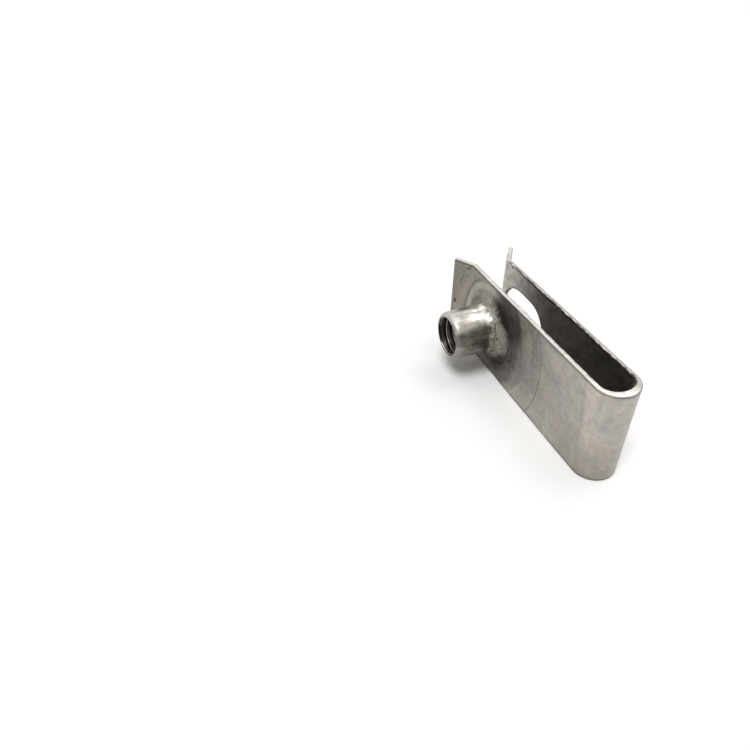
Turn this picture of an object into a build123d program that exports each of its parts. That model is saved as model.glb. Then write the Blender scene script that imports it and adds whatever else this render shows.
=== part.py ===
from build123d import *
import os

# U clip speed nut: one strip of spring steel, folded into a U.
# One leg carries a drawn and tapped barrel, the other an obround clearance slot.
# All sizes are in millimetres. The clip stands on one long edge of its strip.
#
# Frame: the origin is on the thread's axis, where the funnel ends and the threaded wall starts.
#   +X runs from the fold to the open end, +Y along the thread towards the barrel's nose,
#   +Z across the strip.

# Strip
sheet = 0.8
strip_width = 17.0
panel_gap = 5.7
edge_break = 0.12
corner_radius = 0.35

# Places along the legs, counted from the thread's axis
fold_reach = 32.3
nut_leg_reach = 6.75
slot_leg_reach = 6.55

# Lead-in flares at the open end
nut_flare_length = 3.6
nut_flare_angle = 31
nut_bend_radius = 1.5
slot_flare_length = 4.65
slot_flare_angle = 36
slot_bend_radius = 0.5

# Clearance slot for an M8 screw
slot_length = 13.1
slot_width = 9.7
slot_to_bend = 0.35

# Drawn barrel, with the plain wall that an M8 x 1.25 thread is cut in
bore_radius = 3.32
funnel_radius = 3.3
barrel_length = 8.15
barrel_base_radius = 4.3
barrel_nose_radius = 4.18
root_radius = 2.5
nose_round_length = 1.1
nose_rim = 0.06
lip_chamfer = 0.12
cutter_run_out = 1.0

# Faces of the two legs across the gap
nut_leg_inner_y = -funnel_radius
nut_leg_outer_y = nut_leg_inner_y + sheet
gap_centre_y = nut_leg_inner_y - panel_gap / 2
slot_leg_inner_y = nut_leg_inner_y - panel_gap
slot_leg_outer_y = slot_leg_inner_y - sheet
slot_centre_x = slot_leg_reach - slot_to_bend - slot_length / 2

# The fold is a half circle, tangent to both legs
fold_radius = panel_gap / 2
fold_centre_x = -fold_reach + sheet + fold_radius

# Barrel profile
nose_y = nut_leg_outer_y + barrel_length
root_top_y = nut_leg_outer_y + root_radius
nose_round_y = nose_y - nose_round_length
lip_outer_radius = bore_radius + lip_chamfer
rim_radius = lip_outer_radius + nose_rim


def near_length(edge, length):
    return abs(edge.length - length) < 1e-3


def on_outer_skin(face):
    touches_outer_line = face.distance_to(outer_side) < 1e-3
    touches_gap_line = face.distance_to(gap_side.wire()) < 1e-3
    return touches_outer_line and not touches_gap_line


with BuildPart() as u_clip_nut:
    # Section of the folded strip, drawn along the faces that look into the gap
    with BuildSketch(Plane.XY):
        with BuildLine():
            with BuildLine(mode=Mode.PRIVATE) as gap_side:
                slot_leg = Line((slot_leg_reach, slot_leg_inner_y), (fold_centre_x, slot_leg_inner_y))
                nut_leg = Line((fold_centre_x, nut_leg_inner_y), (nut_leg_reach, nut_leg_inner_y))
                CenterArc((fold_centre_x, gap_centre_y), fold_radius, 90, 180)
                nut_bend = JernArc(nut_leg @ 1, nut_leg % 1, nut_bend_radius + sheet, nut_flare_angle)
                slot_bend = JernArc(slot_leg @ 0, -(slot_leg % 0), slot_bend_radius + sheet, -slot_flare_angle)
                PolarLine(nut_bend @ 1, nut_flare_length, nut_flare_angle)
                PolarLine(slot_bend @ 1, slot_flare_length, -slot_flare_angle)
            add(gap_side.wire())
            outer_side = offset(amount=sheet, side=Side.LEFT)
        make_face()
    extrude(amount=strip_width / 2, both=True)

    # Corners of the two flares
    corners = u_clip_nut.edges().filter_by(lambda edge: near_length(edge, sheet))
    fillet(corners, corner_radius)

    # Blanking breaks the strip's edge on the outer skin and leaves it sharp on the gap side
    outer_skin = u_clip_nut.faces().filter_by(on_outer_skin)
    outer_rim = outer_skin.edges().filter_by(lambda edge: not near_length(edge, strip_width))
    chamfer(outer_rim, edge_break)

    # Clearance slot, punched through the leg that the screw's head bears on
    slot_plane = Plane((slot_centre_x, slot_leg_outer_y, 0), x_dir=(1, 0, 0), z_dir=(0, -1, 0))
    with BuildSketch(slot_plane):
        SlotOverall(slot_length, slot_width)
    extrude(amount=-sheet - cutter_run_out, mode=Mode.SUBTRACT)
    slot_rim = u_clip_nut.edges(Select.LAST).group_by(Axis.Y)[0]
    chamfer(slot_rim, edge_break)

    # Barrel, drawn out of the other leg, with a hollow root and a rounded nose
    with BuildSketch(Plane.XY):
        with BuildLine():
            root = CenterArc((barrel_base_radius + root_radius, root_top_y), root_radius, 180, 90)
            Line(root @ 0, (barrel_nose_radius, nose_round_y))
            nose_width = barrel_nose_radius - rim_radius
            nose = EllipticalCenterArc((rim_radius, nose_round_y), nose_width, nose_round_length, arc_size=90)
            Polyline(nose @ 1, (0, nose_y), (0, nut_leg_inner_y + sheet / 2),
                     ((root @ 1).X, nut_leg_inner_y + sheet / 2), root @ 1)
        make_face()
    revolve(axis=Axis.Y)

    # Funnel, bore and lip
    with BuildSketch(Plane.XY):
        with BuildLine():
            funnel = CenterArc((bore_radius + funnel_radius, 0), funnel_radius, 180, 90)
            Polyline(funnel @ 0, (bore_radius, nose_y - lip_chamfer), (lip_outer_radius, nose_y),
                     (lip_outer_radius, nose_y + cutter_run_out), (0, nose_y + cutter_run_out),
                     (0, nut_leg_inner_y - cutter_run_out),
                     ((funnel @ 1).X, nut_leg_inner_y - cutter_run_out), funnel @ 1)
        make_face()
    revolve(axis=Axis.Y, mode=Mode.SUBTRACT)

u_clip_nut.part.label = "u_clip_nut"

os.makedirs("parts", exist_ok=True)
export_step(u_clip_nut.part, "parts/u_clip_nut.step")
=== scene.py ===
import math

import bmesh
import bpy
import numpy as np
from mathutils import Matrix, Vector


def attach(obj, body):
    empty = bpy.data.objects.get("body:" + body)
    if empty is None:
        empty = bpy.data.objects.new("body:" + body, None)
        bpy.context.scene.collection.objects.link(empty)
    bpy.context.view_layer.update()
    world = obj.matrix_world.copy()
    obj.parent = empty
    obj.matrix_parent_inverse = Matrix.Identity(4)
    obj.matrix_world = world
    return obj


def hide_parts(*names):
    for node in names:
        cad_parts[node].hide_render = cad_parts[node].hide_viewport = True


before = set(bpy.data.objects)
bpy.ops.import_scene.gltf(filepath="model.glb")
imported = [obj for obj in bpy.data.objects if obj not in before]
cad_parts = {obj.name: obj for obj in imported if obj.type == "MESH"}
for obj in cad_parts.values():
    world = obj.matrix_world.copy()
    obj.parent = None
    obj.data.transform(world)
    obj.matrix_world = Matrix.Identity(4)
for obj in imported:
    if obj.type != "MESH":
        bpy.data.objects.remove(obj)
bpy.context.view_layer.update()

# Lengths below are in millimetres in the row frame, and MM turns them into metres at the end.
MM = 0.001
rng = np.random.default_rng(41)

# ---------------------------------------------------------------- the clip's sizes

SHEET = 0.8
HALF_WIDTH = 8.5
FOLD_X, FOLD_Y = -28.65, -6.15
FOLD_INNER = 2.85
FOLD_MIDDLE = FOLD_INNER + SHEET / 2
FOLD_LENGTH = math.pi * FOLD_MIDDLE
CORNER = 0.35          # rounded corners of the two flares
ROLL = 0.14            # rolled side of a sheared edge
CROWN = 0.1            # how far the slotted leg's edges are crowned
TORN_BACK = 0.06       # how far the torn side of a sheared edge lies back
FOLD_BULGE = 0.42      # how far the fold's edges bulge into the gap
DRAWN_IN = {-1: 0.21, 1: 0.09}         # how far drawing the barrel pulled each long edge in
RIPPLE_START, RIPPLE_STEP = 6.9, 1.55  # rings that it left in the sheet, by their radius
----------
INSTRUCTION :: Exactly the lines from the one holding "# Funnel, bore and lip" through the one holding "before = set(bpy.data.objects)" should be printed, ends included.

RESPONSE FOR THIS EXERCISE ::
    # Funnel, bore and lip
    with BuildSketch(Plane.XY):
        with BuildLine():
            funnel = CenterArc((bore_radius + funnel_radius, 0), funnel_radius, 180, 90)
            Polyline(funnel @ 0, (bore_radius, nose_y - lip_chamfer), (lip_outer_radius, nose_y),
                     (lip_outer_radius, nose_y + cutter_run_out), (0, nose_y + cutter_run_out),
                     (0, nut_leg_inner_y - cutter_run_out),
                     ((funnel @ 1).X, nut_leg_inner_y - cutter_run_out), funnel @ 1)
        make_face()
    revolve(axis=Axis.Y, mode=Mode.SUBTRACT)

u_clip_nut.part.label = "u_clip_nut"

os.makedirs("parts", exist_ok=True)
export_step(u_clip_nut.part, "parts/u_clip_nut.step")
=== scene.py ===
import math

import bmesh
import bpy
import numpy as np
from mathutils import Matrix, Vector


def attach(obj, body):
    empty = bpy.data.objects.get("body:" + body)
    if empty is None:
        empty = bpy.data.objects.new("body:" + body, None)
        bpy.context.scene.collection.objects.link(empty)
    bpy.context.view_layer.update()
    world = obj.matrix_world.copy()
    obj.parent = empty
    obj.matrix_parent_inverse = Matrix.Identity(4)
    obj.matrix_world = world
    return obj


def hide_parts(*names):
    for node in names:
        cad_parts[node].hide_render = cad_parts[node].hide_viewport = True


before = set(bpy.data.objects)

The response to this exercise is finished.